A group of us at Kea have been working through the CPAS Growing Leaders course. What sets this course apart from other leadership material is the focus on the character and calling of leaders, rather than on the "how to" of leadership.
On Wednesday we arrived at session 8, "embracing cost". Focusing on Colossians 1, we thought about what it might mean to "rejoice in our sufferings". In context this means going into leadership with your eyes open, understanding what it will cost you, and embracing that as part of your vocation. I think this is so appropriate, and reflects the shape of Christ's own life and ministry.
But what really hit me was a small detail at the beginning. As an exercise, we were asked to list the possible costs vs. benefits of Christian leadership - a good way of engaging with the topic. And a great majority of our group headed their list of costs with "loss of time".
What a strange thing we have done to the Christian life when our biggest fear, when contemplating a particular calling, is time management stress. It's not the spiritual responsibility, or the opposition, or the thought of the wounds we might take in our personal relationships, but something quite tangible.
It's not that I am disappointed by this, or surprised, not exactly. It is a minor epiphany for me though. Most of my "growing leaders" are of a similar age to me, middle-class, professional types, with families. Time, to this generation, is a commodity every bit as precious and as seductive as money, more so for some who have as much money as they want but never enough time to use it. To sacrifice our time has become as demanding on our generosity as any financial cause. And what I wonder, now, is whether this is the right sacrifice to be asking of people. I know this isn't true of all churches, but certainly for us, with the way we do things, church is so flipping busy. Childrens work, home groups, PCC, music, outreach: they all suck the hours out of people's lives. On paper we have plenty of people to cover all the bases. In reality, the old 80:20 rule kicks in and the ones who are committed Christians end up committed to an institution, only occasionally emerging into the world that Jesus has called them to be salt and light in.

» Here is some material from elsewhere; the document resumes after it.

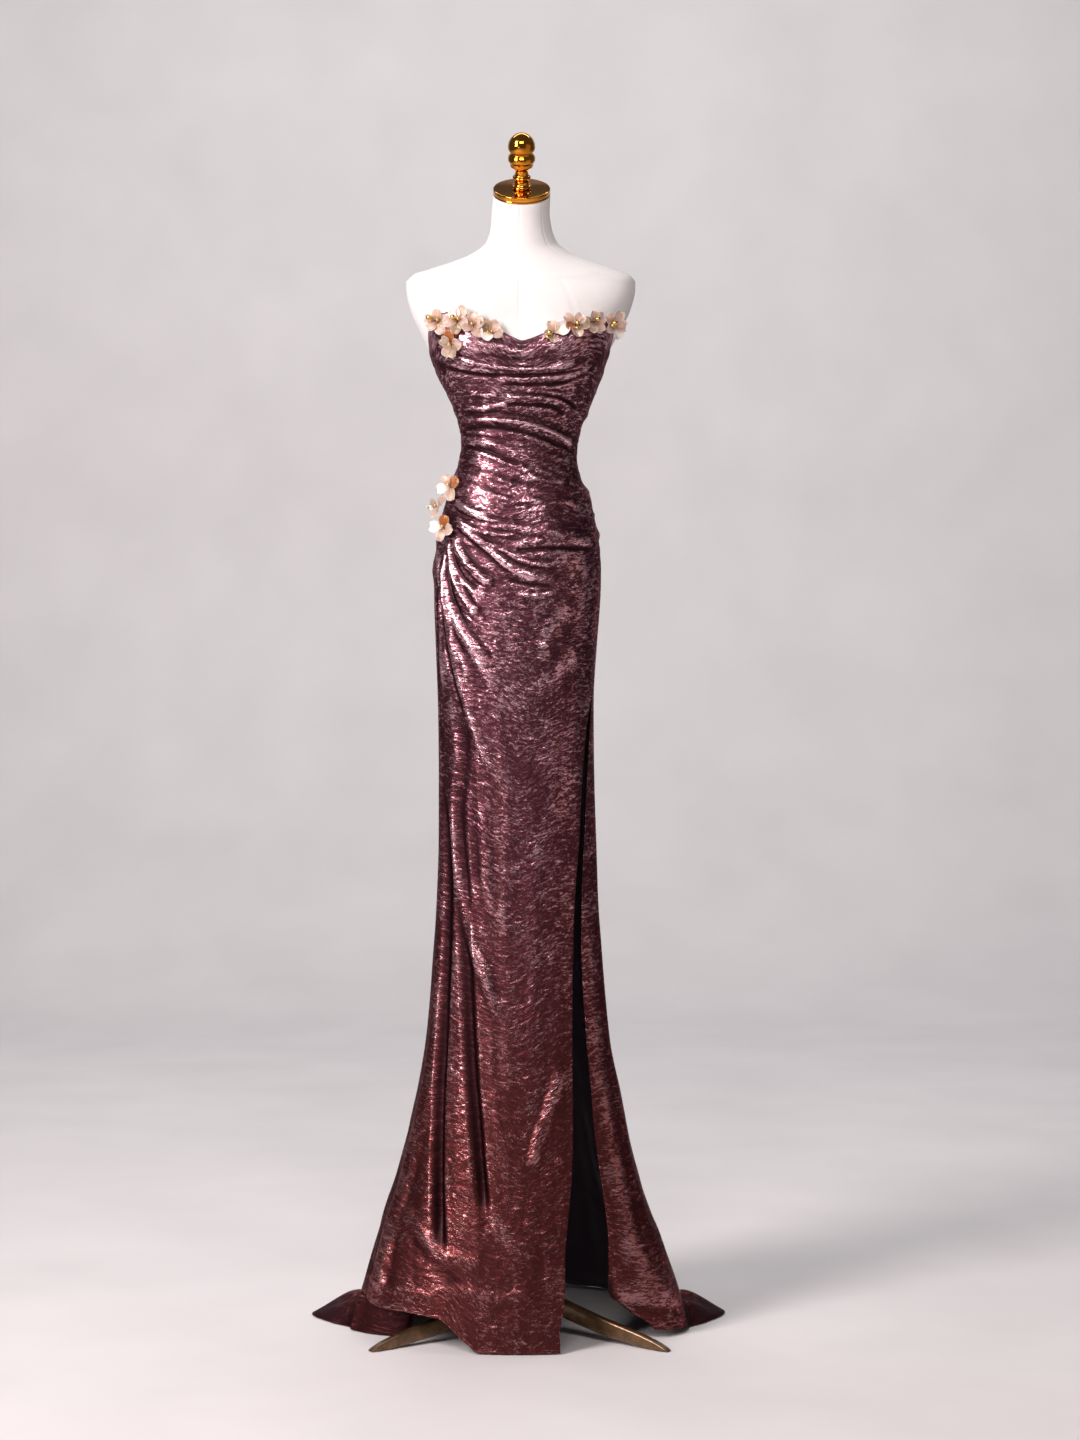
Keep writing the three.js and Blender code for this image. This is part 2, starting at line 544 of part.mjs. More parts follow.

I don't know what the answer is, though. This year we have made some progress in encouraging people only to engage with those things that energise them, on the basis that those are probably the things they have a genuine vocation for. Growing Leaders itself is a way of equipping people to think about church as discipleship rather than activity, but it treads a fine line. These may take us down a different path, but the amount of work to do will remain the same. I'm beginning to think we might need to examine the basic assumptions on which a church like ours runs. I don't want to run an organisation which progressively exhausts people and eventually collapses under its own dead mass. I want to liberate people, because that's what Jesus does. "My yoke is easy, and my burden is light". Church ought to sit lightly on our shoulders, not weigh us down.